Chris Mills, 2009 Friends of IPM Award Winner
IPM Implementer

Union County School District Integrated Pest Management Specialist Chris Mills is known for “keeping the bugs out.” On Tuesday, he received a regional award for his work.

Mills received the Friends of IPM “Implementer” Award from the Southern Region Integrated Pest Management Center. The award recognizes excellence in IPM in several categories, including teaching, innovation, teamwork, leadership and implementation. The Friends of IPM Implementer Award rewards someone who is exceptional in “on-the-ground” implementation of IPM in the Union County School System.

According to Steve Kisiah, Assistant Director of Operations and Custodial Services , before Mills took on the role of IPM Specialist two years ago, the school system contracted pest control companies to do monthly sprays for pests. Mills changed the culture of pest control at the school system.

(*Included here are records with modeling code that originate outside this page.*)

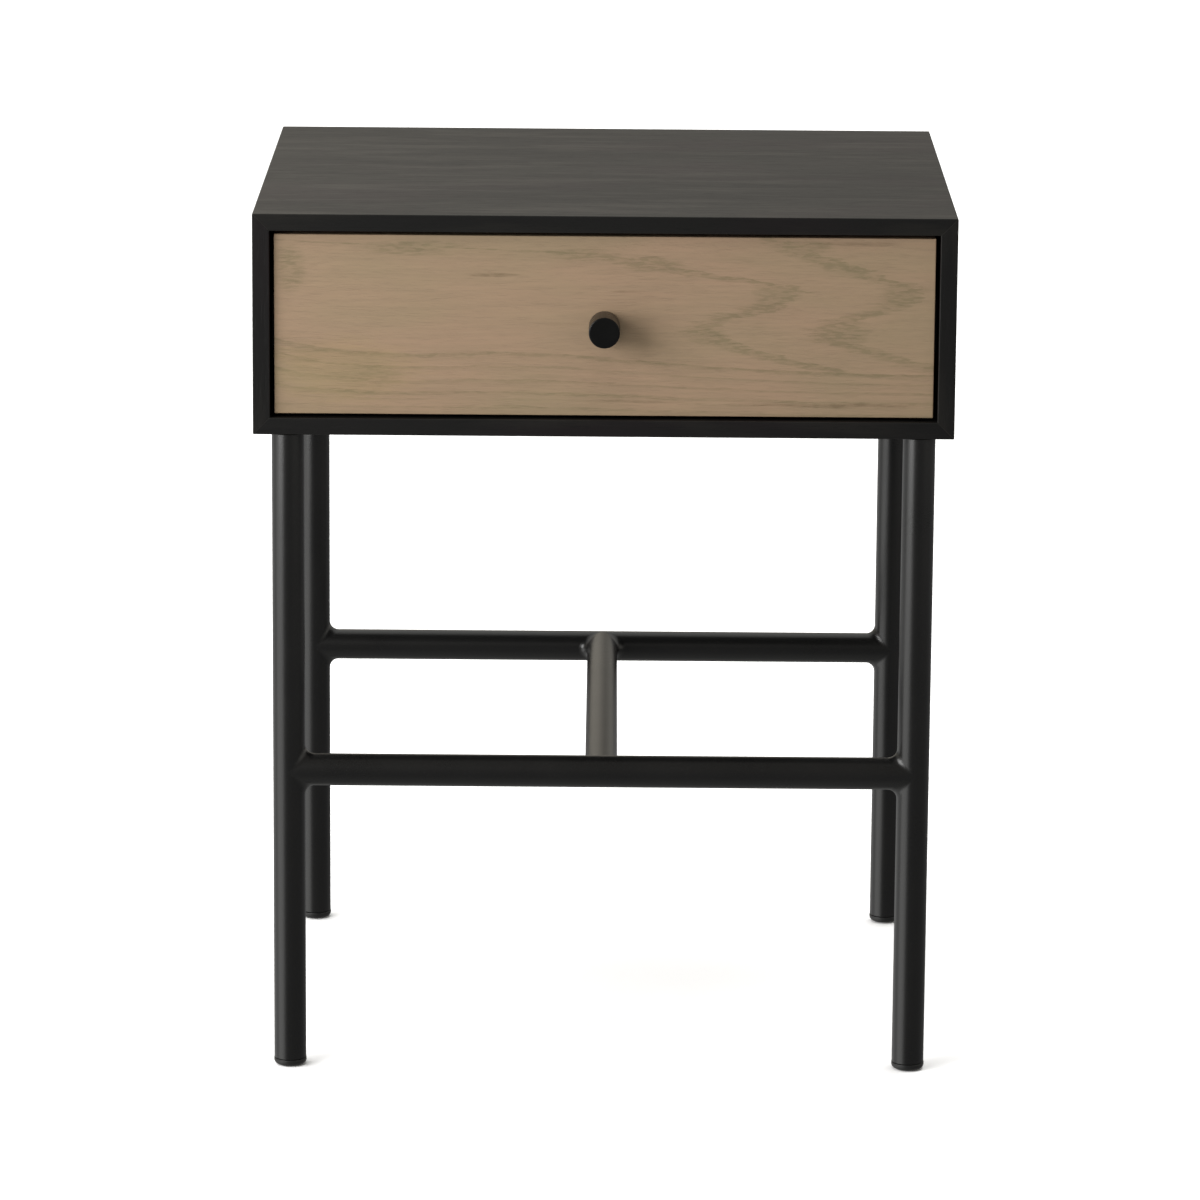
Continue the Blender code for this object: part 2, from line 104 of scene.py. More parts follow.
CASE_CORNER = 0.0007  # rounding along the case's four long corners
JOINT = 0.00005  # half the fine line left open at a mitre
ARRIS = 0.0005
BOX_ARRIS = 0.0010
PANEL_ARRIS = 0.0003
TUBE_WALL = 0.0015
TUBE_END = 0.0004
GAP = 0.0003  # between neighbouring solids
CLEARANCE = Vector((GAP, GAP, GAP))
WELD_RADIUS = 0.0062
WELD_STEPS = 40
BEAD_STEPS = 6
WELD_MARGIN = math.radians(7)  # left free at each end of a bead
ROUND_SIDES = 64
MERGE_DISTANCE = 1e-6  # vertices that a boolean leaves this close are one
SMALL_SIDES = 32
ARC_STEPS = 5
SHARP_ANGLE = math.radians(35)

SIDES = (("left", -1), ("right", 1))
ENDS = ("front", "rear")
X_AXIS = Vector((1.0, 0.0, 0.0))
Y_AXIS = Vector((0.0, 1.0, 0.0))
UP = Vector((0.0, 0.0, 1.0))


# Mesh helpers


def as_mesh(name, bm):
    """The bmesh as mesh data; the bmesh is freed."""
    mesh = bpy.data.meshes.new(name)
    bm.to_mesh(mesh)
    bm.free()
    return mesh


def add_object(name, data):
    """An object for a mesh, lamp or camera, linked to the scene."""
    obj = bpy.data.objects.new(name, data)
    bpy.context.scene.collection.objects.link(obj)
    return obj


def arc(centre, radius, start, end, steps=ARC_STEPS):
    """Points of a circle's arc from one angle to another, in degrees."""
    angles = [math.radians(start + (end - start) * i / steps) for i in range(steps + 1)]
    return [
        (centre[0] + radius * math.cos(angle), centre[1] + radius * math.sin(angle))
        for angle in angles
    ]


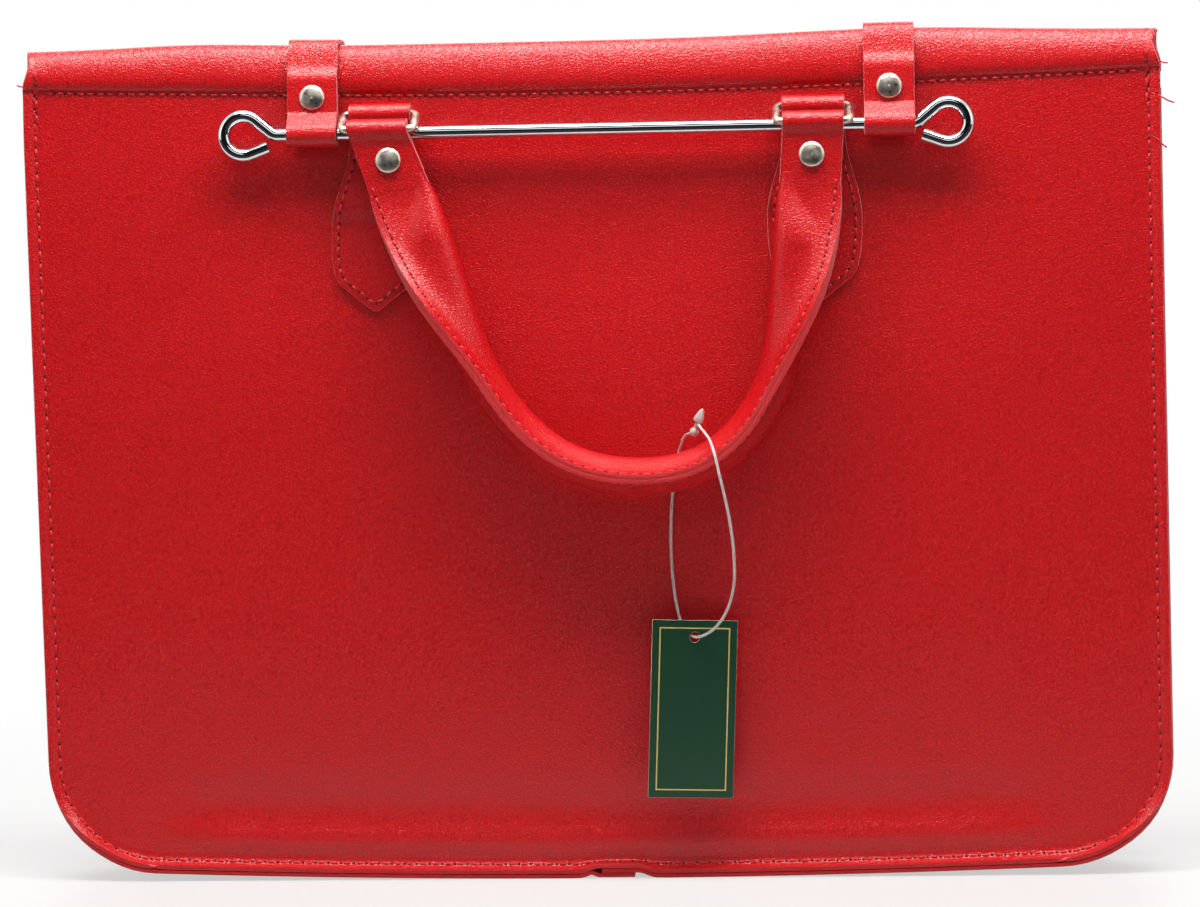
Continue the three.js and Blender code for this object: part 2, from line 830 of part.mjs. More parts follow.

Researching information on integrated pest management on his own, he began recommending that school maintenance staff look for and seal cracks and openings to keep pests out of the building. He talked to principals and teachers about containing snacks in sealed plastic containers. And he visited the classrooms to teach children about putting trash in the trash can.

By the end of the year he saw significantly fewer work orders for pesticide sprays.

“I admit, I was skeptical at first,” said Kisiah. “But Chris was determined to pull it off. And he did.”

Mills began his role as IPM Specialist shortly after the passage of the Schoolchildren’s Health Act (H1502) in July 2006. The law required state school districts to designate an IPM Specialist and develop an IPM policy. Mills worked closely with the school board to develop an IPM policy and then began inspecting every school for pests and educating school personnel about individual pest problems and how to address them.

Union County is one of the fastest growing counties in the state, with 50 existing schools and over 50,000 students. Mills said the district IPM policy would not have been effective without everyone’s cooperation.

“I could not do this without all of you,” Mills said to an audience of parents, teachers and staff at a school board meeting on Tuesday night, where he received the award. “Your cooperation has meant the world to me and made this a really successful program.”

One year after the program was in effect, the school district saved between $50,000 and $60,000 from terminating contracts for indoor pest control and instituting an inspection and monitoring system. The schools have substituted reduced-risk baits for scheduled sprays, and Mills’ fire ant control program attracts attention from the neighboring school districts.

Mills began his job with the Union County Public Schools Maintenance Department in September 2003, after working there during the summers while he was a high school and college student. He was the ISS (what’s this?) teacher at Forest Hills High School before he took the job with the maintenance department.

Union County School Superintendent Dr. Ed Davis and school district administrators say they are proud of Mills’ accomplishments with the IPM program.

“Union County Schools keep growing,” said Don Hughes, Executive Director of Facilities. “But we’re keeping the bugs out.”